WORK TO BE COMPLETED.
Print the listing below from its opening line through the line holding "panel_deep = 0.9; // [0.7:0.1:1.2]", both ends included.

DATA BLOCK.
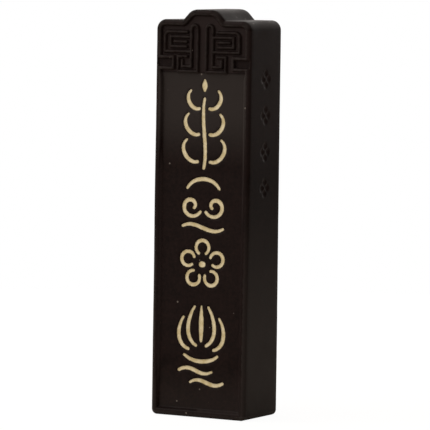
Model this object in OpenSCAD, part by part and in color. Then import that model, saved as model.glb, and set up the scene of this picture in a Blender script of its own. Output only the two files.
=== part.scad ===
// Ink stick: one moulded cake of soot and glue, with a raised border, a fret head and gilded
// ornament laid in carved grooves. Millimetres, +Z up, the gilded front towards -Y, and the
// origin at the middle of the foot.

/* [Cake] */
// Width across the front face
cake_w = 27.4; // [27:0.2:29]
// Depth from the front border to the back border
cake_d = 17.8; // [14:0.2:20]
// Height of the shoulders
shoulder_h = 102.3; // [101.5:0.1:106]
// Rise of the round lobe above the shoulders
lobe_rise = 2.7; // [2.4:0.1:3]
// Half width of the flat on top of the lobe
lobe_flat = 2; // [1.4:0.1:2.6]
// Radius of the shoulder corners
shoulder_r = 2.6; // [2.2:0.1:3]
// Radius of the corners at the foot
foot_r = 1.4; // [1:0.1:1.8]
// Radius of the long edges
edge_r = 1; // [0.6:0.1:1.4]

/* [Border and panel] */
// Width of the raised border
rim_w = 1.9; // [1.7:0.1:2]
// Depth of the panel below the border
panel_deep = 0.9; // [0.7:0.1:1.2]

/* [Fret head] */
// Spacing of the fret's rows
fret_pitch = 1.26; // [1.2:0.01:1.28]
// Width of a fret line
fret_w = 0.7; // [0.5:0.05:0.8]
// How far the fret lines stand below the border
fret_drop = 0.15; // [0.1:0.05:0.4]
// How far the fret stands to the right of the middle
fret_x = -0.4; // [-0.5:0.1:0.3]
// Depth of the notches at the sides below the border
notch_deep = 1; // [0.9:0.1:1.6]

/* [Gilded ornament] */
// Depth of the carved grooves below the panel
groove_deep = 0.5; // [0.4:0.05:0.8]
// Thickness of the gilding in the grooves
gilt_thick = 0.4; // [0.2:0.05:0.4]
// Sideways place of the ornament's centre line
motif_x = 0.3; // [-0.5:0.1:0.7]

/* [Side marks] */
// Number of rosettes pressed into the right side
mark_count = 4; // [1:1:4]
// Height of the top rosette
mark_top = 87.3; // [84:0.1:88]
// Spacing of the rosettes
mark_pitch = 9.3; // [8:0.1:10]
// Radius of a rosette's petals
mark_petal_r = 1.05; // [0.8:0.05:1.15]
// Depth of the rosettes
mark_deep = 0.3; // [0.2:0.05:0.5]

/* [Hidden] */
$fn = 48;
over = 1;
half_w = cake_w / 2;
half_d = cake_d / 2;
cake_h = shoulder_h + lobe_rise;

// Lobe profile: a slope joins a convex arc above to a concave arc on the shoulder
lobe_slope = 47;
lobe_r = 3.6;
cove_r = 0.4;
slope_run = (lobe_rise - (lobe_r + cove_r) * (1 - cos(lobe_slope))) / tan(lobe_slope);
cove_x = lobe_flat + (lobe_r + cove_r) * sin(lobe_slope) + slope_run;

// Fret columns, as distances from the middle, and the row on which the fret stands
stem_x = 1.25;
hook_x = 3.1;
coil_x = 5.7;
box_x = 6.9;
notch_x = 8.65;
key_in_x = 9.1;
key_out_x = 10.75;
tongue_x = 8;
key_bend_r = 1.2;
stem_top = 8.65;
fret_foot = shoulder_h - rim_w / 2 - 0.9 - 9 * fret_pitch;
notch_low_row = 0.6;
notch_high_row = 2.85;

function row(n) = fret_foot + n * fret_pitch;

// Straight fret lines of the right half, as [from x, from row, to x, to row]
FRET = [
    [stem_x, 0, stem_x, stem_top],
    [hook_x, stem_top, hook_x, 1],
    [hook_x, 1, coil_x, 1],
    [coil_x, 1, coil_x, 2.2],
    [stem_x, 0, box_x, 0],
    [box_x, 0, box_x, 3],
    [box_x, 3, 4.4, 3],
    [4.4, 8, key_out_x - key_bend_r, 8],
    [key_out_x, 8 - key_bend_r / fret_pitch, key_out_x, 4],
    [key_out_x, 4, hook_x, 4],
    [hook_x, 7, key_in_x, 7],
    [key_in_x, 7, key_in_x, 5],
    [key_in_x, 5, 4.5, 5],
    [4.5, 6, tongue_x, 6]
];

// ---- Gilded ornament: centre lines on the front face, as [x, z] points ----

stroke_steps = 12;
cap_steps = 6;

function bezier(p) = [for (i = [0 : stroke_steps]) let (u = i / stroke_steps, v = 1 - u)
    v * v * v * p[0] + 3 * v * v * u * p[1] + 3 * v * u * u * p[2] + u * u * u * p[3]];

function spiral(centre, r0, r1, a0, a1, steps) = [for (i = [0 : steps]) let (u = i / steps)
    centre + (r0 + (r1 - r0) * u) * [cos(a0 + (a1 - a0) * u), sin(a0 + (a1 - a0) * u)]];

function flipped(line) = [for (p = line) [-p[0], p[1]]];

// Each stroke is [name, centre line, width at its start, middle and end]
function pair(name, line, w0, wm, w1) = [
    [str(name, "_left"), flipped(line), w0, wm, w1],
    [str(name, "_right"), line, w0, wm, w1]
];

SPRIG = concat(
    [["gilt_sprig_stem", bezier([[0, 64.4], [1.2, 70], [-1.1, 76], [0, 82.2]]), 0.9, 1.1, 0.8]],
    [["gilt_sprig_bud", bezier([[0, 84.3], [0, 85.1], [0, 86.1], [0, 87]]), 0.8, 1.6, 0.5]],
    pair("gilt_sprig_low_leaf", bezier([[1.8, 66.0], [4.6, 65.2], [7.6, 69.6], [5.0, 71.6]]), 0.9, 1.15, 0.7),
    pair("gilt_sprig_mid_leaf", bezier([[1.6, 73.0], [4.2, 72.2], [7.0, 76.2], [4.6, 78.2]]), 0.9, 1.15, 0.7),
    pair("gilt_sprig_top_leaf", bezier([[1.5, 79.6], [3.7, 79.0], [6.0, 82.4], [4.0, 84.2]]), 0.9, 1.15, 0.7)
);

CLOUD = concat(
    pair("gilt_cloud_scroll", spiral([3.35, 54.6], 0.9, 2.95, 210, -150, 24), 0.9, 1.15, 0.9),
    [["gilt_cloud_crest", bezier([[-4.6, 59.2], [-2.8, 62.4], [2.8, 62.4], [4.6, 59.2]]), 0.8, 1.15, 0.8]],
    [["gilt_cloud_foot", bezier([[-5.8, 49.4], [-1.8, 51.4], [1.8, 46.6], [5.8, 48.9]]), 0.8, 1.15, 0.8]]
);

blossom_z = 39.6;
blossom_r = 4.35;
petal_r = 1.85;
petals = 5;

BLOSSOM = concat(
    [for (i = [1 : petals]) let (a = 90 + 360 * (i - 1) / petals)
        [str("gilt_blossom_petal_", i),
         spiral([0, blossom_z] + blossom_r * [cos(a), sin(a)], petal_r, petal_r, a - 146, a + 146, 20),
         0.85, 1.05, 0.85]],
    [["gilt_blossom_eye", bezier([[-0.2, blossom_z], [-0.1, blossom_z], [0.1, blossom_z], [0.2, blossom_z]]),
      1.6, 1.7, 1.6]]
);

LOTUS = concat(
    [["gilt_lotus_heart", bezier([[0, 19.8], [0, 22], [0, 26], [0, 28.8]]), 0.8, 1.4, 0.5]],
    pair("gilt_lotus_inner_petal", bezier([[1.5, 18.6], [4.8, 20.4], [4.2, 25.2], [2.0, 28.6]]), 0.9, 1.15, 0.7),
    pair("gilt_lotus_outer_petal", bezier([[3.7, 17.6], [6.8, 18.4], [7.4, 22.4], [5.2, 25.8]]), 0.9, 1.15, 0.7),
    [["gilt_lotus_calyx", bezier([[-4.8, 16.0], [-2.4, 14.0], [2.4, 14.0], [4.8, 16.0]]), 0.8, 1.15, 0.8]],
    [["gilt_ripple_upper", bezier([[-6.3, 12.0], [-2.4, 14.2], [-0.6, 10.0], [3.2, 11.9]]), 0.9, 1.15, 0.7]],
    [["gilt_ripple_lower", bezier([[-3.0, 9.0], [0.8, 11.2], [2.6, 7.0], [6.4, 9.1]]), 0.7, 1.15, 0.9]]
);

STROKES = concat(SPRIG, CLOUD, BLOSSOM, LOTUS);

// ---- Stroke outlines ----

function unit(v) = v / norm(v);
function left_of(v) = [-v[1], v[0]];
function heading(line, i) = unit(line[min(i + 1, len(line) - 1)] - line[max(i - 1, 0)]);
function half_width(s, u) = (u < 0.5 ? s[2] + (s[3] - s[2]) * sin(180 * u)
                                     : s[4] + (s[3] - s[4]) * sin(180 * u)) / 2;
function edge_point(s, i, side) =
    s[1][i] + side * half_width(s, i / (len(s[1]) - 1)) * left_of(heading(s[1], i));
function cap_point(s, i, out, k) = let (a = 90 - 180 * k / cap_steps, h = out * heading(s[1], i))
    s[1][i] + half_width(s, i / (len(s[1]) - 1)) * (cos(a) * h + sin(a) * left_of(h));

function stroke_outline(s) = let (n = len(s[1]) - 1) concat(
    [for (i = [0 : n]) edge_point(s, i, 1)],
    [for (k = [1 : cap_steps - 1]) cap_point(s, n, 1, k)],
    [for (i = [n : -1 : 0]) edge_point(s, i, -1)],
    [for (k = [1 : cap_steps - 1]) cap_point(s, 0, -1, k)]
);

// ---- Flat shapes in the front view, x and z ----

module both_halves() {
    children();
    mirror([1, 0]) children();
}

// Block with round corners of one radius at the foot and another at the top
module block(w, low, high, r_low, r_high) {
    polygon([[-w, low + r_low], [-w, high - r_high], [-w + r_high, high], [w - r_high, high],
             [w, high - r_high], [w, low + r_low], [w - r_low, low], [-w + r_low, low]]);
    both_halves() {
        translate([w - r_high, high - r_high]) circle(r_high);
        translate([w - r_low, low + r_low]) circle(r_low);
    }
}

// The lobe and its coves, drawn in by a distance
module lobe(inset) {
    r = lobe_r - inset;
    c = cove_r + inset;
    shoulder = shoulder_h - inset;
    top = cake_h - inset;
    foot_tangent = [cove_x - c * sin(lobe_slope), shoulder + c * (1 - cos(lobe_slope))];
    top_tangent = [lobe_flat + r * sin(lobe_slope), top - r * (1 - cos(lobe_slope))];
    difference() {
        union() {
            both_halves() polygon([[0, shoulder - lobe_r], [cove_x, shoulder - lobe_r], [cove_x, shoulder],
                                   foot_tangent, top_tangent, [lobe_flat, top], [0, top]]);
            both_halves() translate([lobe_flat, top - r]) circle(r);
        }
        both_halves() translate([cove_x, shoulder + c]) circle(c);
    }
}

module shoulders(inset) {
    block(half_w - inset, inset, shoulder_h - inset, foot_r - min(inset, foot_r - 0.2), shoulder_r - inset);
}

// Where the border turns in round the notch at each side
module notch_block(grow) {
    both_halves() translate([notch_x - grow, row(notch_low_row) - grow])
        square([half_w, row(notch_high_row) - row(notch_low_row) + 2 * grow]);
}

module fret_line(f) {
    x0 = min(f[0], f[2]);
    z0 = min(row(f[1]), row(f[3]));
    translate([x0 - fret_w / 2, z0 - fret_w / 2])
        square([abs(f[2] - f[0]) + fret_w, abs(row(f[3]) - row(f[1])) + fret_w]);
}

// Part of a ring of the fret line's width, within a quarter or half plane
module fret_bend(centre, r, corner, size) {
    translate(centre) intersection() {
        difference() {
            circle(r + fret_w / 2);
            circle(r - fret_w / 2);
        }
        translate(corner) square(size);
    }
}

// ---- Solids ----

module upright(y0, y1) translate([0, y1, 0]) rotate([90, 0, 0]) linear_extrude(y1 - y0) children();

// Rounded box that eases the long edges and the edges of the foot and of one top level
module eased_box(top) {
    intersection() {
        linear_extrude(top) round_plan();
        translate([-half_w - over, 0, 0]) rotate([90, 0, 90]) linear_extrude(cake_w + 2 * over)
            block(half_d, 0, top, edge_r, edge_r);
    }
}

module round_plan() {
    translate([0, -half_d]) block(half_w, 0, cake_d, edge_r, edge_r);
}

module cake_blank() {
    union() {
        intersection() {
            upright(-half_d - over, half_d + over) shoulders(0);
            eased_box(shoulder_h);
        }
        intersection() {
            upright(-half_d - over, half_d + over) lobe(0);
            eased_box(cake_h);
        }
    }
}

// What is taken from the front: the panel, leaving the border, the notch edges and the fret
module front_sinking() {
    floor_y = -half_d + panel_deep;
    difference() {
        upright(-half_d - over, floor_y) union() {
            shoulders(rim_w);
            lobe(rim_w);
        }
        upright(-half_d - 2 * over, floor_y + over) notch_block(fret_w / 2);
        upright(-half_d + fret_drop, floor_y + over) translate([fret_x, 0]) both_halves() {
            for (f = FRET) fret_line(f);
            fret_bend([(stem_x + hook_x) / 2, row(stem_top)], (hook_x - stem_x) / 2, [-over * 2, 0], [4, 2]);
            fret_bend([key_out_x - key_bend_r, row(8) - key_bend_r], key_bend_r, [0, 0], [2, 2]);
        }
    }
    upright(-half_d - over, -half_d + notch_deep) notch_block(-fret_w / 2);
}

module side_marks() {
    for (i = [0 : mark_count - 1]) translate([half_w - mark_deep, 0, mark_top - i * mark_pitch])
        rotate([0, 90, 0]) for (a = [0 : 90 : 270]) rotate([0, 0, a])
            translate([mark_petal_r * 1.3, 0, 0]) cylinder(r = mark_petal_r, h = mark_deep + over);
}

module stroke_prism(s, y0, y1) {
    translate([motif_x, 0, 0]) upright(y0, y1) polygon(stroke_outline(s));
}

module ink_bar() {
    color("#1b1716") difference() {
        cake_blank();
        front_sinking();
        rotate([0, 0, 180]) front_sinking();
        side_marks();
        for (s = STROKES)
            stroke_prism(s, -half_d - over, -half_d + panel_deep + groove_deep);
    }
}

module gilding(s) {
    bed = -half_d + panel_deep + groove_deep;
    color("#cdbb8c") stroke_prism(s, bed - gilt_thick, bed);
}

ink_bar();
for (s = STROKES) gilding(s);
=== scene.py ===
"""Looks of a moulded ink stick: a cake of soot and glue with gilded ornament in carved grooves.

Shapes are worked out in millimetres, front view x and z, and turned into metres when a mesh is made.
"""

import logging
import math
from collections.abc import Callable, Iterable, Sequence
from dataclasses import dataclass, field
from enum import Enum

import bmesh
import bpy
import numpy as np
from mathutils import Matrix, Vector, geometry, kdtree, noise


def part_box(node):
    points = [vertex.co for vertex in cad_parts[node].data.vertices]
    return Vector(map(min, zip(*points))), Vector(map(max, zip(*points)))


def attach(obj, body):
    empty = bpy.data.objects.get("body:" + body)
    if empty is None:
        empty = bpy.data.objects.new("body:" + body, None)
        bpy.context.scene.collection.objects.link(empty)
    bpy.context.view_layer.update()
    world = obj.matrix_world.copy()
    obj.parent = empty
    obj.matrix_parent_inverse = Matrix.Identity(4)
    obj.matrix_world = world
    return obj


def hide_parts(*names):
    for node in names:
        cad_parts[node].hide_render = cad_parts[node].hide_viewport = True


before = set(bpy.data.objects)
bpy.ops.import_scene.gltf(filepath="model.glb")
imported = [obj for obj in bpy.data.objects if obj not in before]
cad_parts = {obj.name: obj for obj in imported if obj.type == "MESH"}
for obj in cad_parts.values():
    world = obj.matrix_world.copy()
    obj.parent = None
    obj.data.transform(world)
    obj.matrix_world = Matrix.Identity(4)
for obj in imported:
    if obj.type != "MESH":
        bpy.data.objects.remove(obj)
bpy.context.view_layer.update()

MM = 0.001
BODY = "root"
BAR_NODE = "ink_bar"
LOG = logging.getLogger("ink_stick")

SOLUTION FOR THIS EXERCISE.
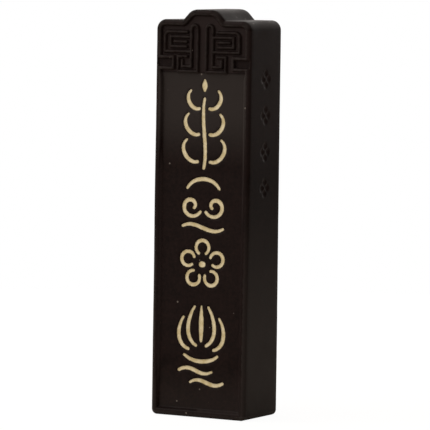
Model this object in OpenSCAD, part by part and in color. Then import that model, saved as model.glb, and set up the scene of this picture in a Blender script of its own. Output only the two files.
=== part.scad ===
// Ink stick: one moulded cake of soot and glue, with a raised border, a fret head and gilded
// ornament laid in carved grooves. Millimetres, +Z up, the gilded front towards -Y, and the
// origin at the middle of the foot.

/* [Cake] */
// Width across the front face
cake_w = 27.4; // [27:0.2:29]
// Depth from the front border to the back border
cake_d = 17.8; // [14:0.2:20]
// Height of the shoulders
shoulder_h = 102.3; // [101.5:0.1:106]
// Rise of the round lobe above the shoulders
lobe_rise = 2.7; // [2.4:0.1:3]
// Half width of the flat on top of the lobe
lobe_flat = 2; // [1.4:0.1:2.6]
// Radius of the shoulder corners
shoulder_r = 2.6; // [2.2:0.1:3]
// Radius of the corners at the foot
foot_r = 1.4; // [1:0.1:1.8]
// Radius of the long edges
edge_r = 1; // [0.6:0.1:1.4]

/* [Border and panel] */
// Width of the raised border
rim_w = 1.9; // [1.7:0.1:2]
// Depth of the panel below the border
panel_deep = 0.9; // [0.7:0.1:1.2]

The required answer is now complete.